Former Senator Bob Brown said it: ‘Quite a bit of the criticism [of the Prime Minister] is sexist and unfair and unrelenting …’ And when questioned by one commentator, the Prime Minister contrasted expectations of her predecessors:
‘… looking across Australia’s political history when Bob Hawke was there or Paul Keating … or John Howard …, I don’t recall there being constant demands for them to show more personality. I don’t remember people looking at John Howard and saying gee, I wish he’d be warmer and cuddlier and more humorous and more engaging in his press conferences. They looked at him and said, well he’s the bloke running the country, and I think the same standard should apply to me. I’m a woman running the country, I don’t ask people to come to the view that they want to have me round for dinner on Saturday night, that’s not what I’m here to do.’
Nonetheless, reason lies for hope that the prejudice is shifting. Not only did the Parliamentary Labor Party support the elevation of the first woman to the Prime Ministership. It shouldn’t go unnoticed that in the lead-up to the 2012 challenge, members of the caucus came out strongly in the Prime Minister’s support – Simon Crean, former leader and longtime parliamentarian, one of them. The ALP has long been seen as male-dominated, yet it has produced and supported the women coming forward as leaders, apart from the Liberal Party’s Kate Carnell, and Kerry Chikarovski as NSW Liberal Opposition leader (1998-2002) before her ousting by a male politician.

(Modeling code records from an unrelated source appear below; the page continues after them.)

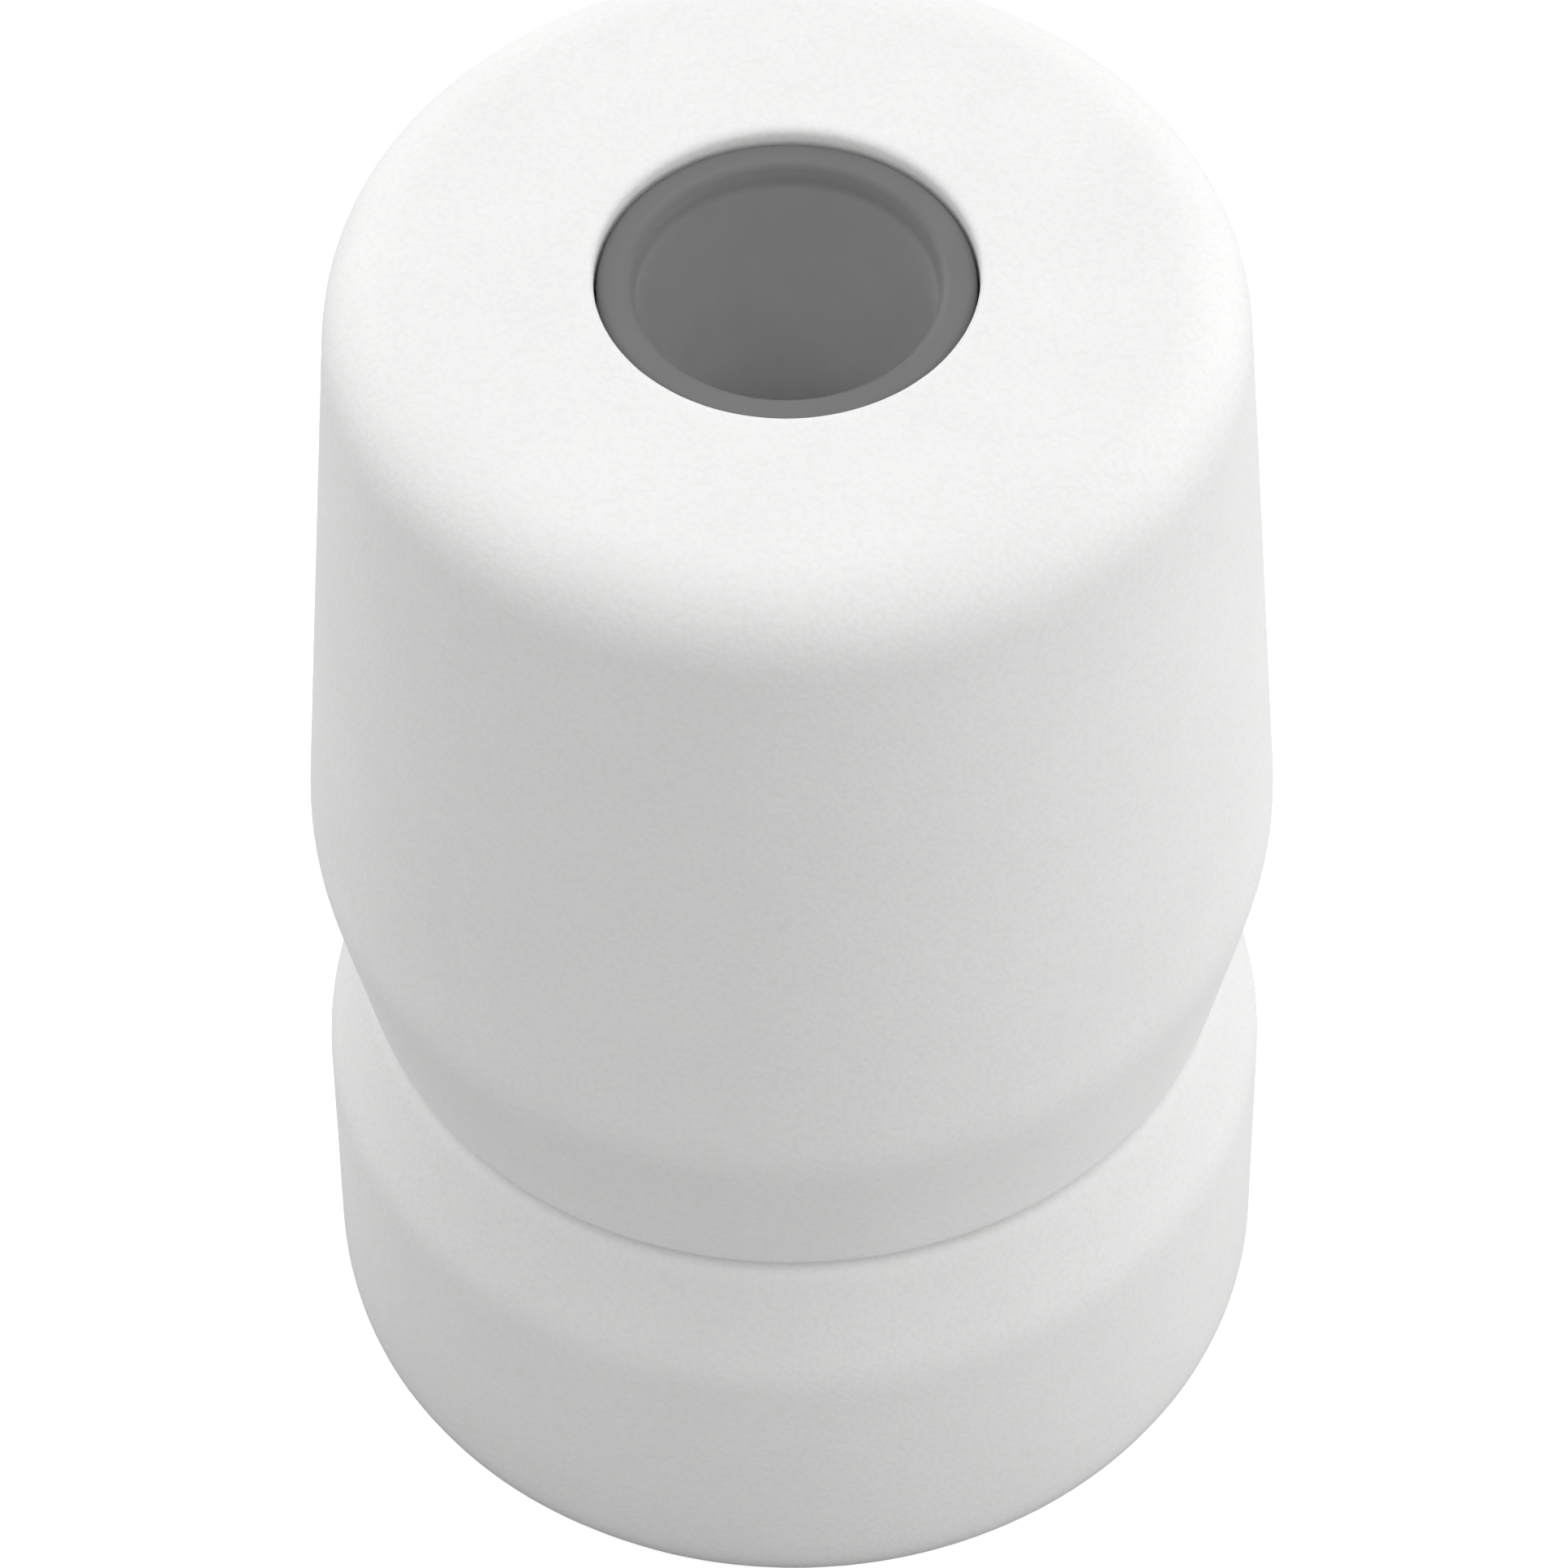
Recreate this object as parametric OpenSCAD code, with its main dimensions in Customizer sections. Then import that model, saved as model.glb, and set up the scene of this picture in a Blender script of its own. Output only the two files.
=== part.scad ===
// Push-in exhaust muffler for a plastic air tube.
// The tube plugs into the socket in the top. The air passes a perforated tube and felt,
// and leaves through the pores of the two white shells. The base cap pulls off downwards.
// Origin: centre of the flat bottom face. +Z is the axis, up towards the tube socket.

/* [Body] */
// Overall height, from the bottom face to the top face
body_h = 32; // [32:0.5:38]
// Diameter where the upper shell is widest
belly_d = 21; // [20.4:0.1:22.6]
// Diameter at which the upper shell's flank would meet the top face
top_d = 18.9; // [18.4:0.1:20]
// Diameter at the bottom of the finger groove, where the two shells meet
neck_d = 19; // [18.6:0.1:19.8]
// Diameter of the base cap's side
base_d = 20.8; // [20.2:0.1:22.6]
// Rounding of the top edge
top_edge_r = 1.6; // [0.8:0.1:2]
// Rounding of the bottom edge
bottom_edge_r = 1; // [0.4:0.1:1.6]
// Clear gap between the two shells at the groove
parting_gap = 0.12; // [0.08:0.01:0.2]

/* [Heights] */
// Height of the joint between base cap and upper shell
parting_z = 10.6; // [10.2:0.1:11]
// Height where the base cap's side turns into the groove
shoulder_z = 7.7; // [7:0.1:8.4]
// Height where the upper shell is widest
belly_z = 15.5; // [15:0.1:17.5]

/* [Tube socket] */
// Outer diameter of the tube that plugs in
tube_d = 6; // [5.9:0.05:6.1]
// Clearance all round the tube
tube_gap = 0.1; // [0.06:0.01:0.12]
// Rounding of the rim round the mouth
mouth_edge_r = 0.2; // [0.2:0.1:0.8]
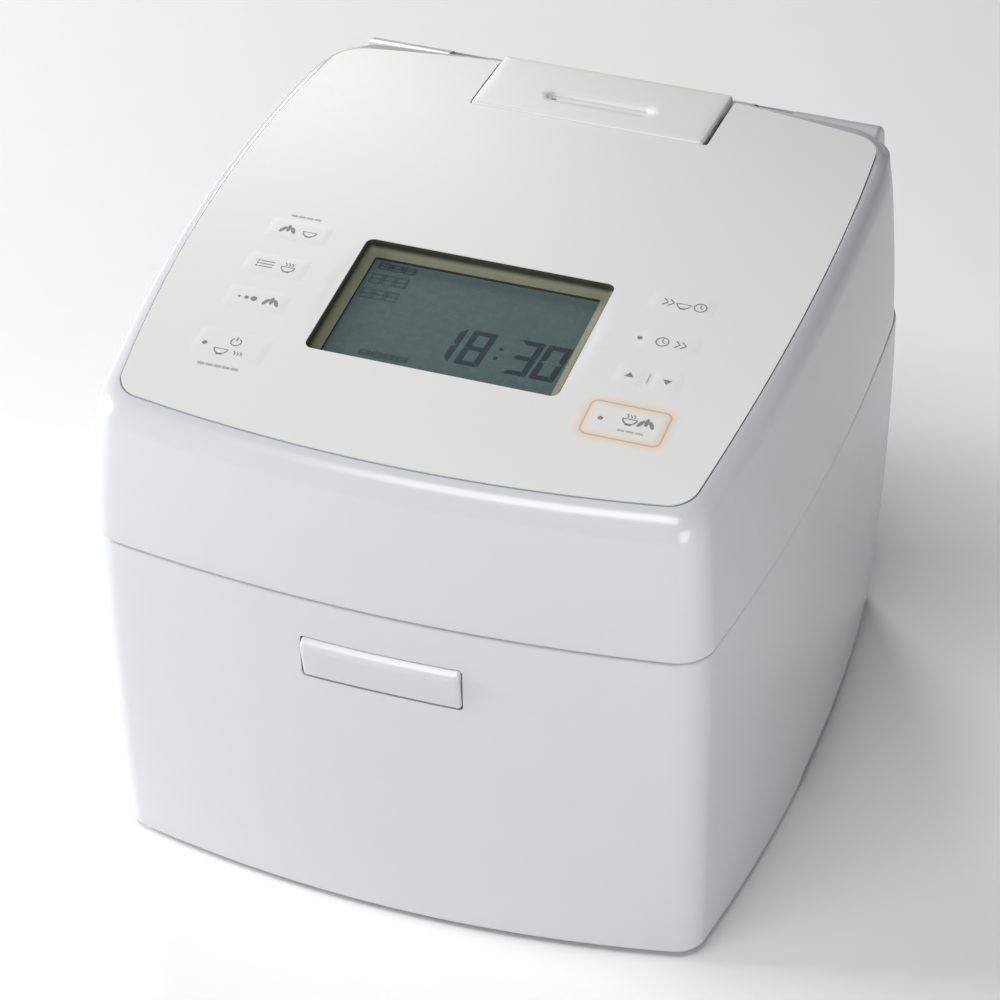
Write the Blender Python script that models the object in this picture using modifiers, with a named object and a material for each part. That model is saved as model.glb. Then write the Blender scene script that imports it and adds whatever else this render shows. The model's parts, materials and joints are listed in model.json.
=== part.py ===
"""Countertop rice cooker with a rear-hinged lid, a push latch, touch keys and a lift-out steam cap.

Metres, +Z up, -Y is the front. The origin is on the table, under the middle of the body.
"""
import math
from collections import namedtuple

import bmesh
import bpy
from mathutils import Matrix, Vector

# ---------------------------------------------------------------- driving sizes
WALL = 0.0025                    # moulded case wall
GAP = 0.0003                     # between pieces that touch
SLIP = 0.0006                    # between pieces that move past each other

FOOT_HEIGHT = 0.003
BODY_HEIGHT = 0.1475             # case, from its lower edge to the lid seam
SEAM_GAP = 0.0007                # open line between body and lid
LID_HEIGHT = 0.0700              # from the seam to the control panel, at mid depth, before its crown
PANEL_SLOPE = 0.075              # panel rises towards the back
PANEL_CROWN = 0.00685            # and is gently domed from front to back
PANEL_CROWN_REACH = 0.125
PANEL_THICK = 0.002
LID_WALL = 0.0022
LID_PROUD = 0.001                # lid stands this far outside the body at the seam

POT_RADIUS = 0.0945
POT_DEPTH = 0.114
POT_WALL = 0.002
POT_FLANGE = 0.0075
POT_Y = -0.005
SHAFT_RADIUS = 0.002
BARREL_RADIUS = 0.0095
HINGE_HALF_WIDTH = 0.111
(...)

As Owen Jones concludes, responsibility lies upon men to end ‘the continuing scourge of sexism’, speaking out against it, not perpetuating it. This is not an invitation for men to ‘muscle in on’ the Women’s Movement. Rather, it is to recognise that ‘sexist abuse is a symptom, or a warning sign, of a society in which women overall are still not equal’. This inequality is colluded in and supported by those who attack the Prime Minister with invective rather than addressing policy issues as policy issues.
All who engage in the abuse or support it by failing to acknowledge it for what it is, standing up to speak out against it so as, ultimately, to end it, remain wedged in the territory of the ‘age-old prejudice’ Eleanor Roosevelt identified. This age-old prejudice not only militates against the rights of women holding posts of ‘high importance’ and power. It erodes the dignity and human rights of every woman. It demotes all women to the category of ‘non-persons’, denied the respect and rights to which every human being is entitled.